The clarion call to leaders like Senegal's newly elected president Bassirou Diomaye Faye is clear - bold interventions must be urgently enacted. Many of these FMFOs must be closed. Period. The oceanic food basket must primarily serve the nutritional and economic needs of local communities.  

Critically, transparency and accountability around the operations of these fishmeal behemoths must be legislated and rigorously enforced. For too long, the smokescreen of "utilizing fish waste" has obscured the bitter truth - whole, nutritious catch being indiscriminately pillaged to feed these factories' furnaces.

The rights of women processors and artisanal fishing communities who have collectively stewarded the region's marine wealth for generations cannot be subverted at the altar of corporate profiteering. Their voices, autonomy and food sovereignty over coastal fisheries are non-negotiable cornerstones for any policy direction. 

For if these factories are permitted to persist in their unchecked cannibalization of West Africa's sea harvest, the long-term outcome is clear - worsening food insecurity, social unrest as livelihoods disintegrate, and a permanent rupture in the ancient covenant that has bound these maritime nations to their oceanic breadbasket.
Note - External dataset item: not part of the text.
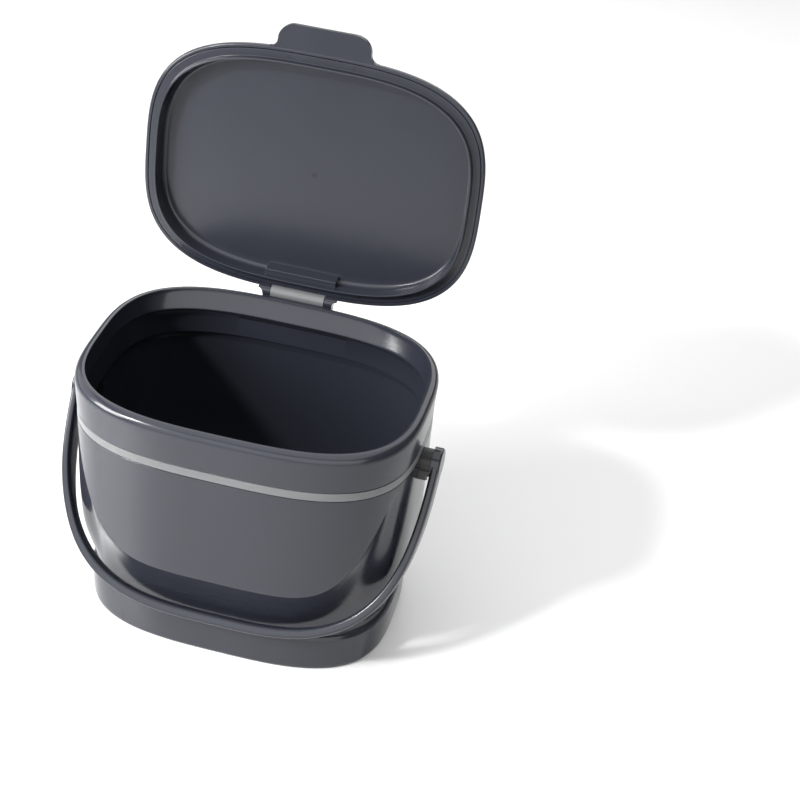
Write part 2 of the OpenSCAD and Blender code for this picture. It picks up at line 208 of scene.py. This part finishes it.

The path forward requires political courage, a reorientation of economic priorities, and a renaissance of ecological stewardship over the region's marine ecosystem. Unbridled resource extraction has had its day – West African sea shores must mark the line where West Africa's food security is finally placed above all other considerations. For in stemming the tide of these fishmeal factories, a whole world of human potentialities can be unleashed and nourished for generations to come.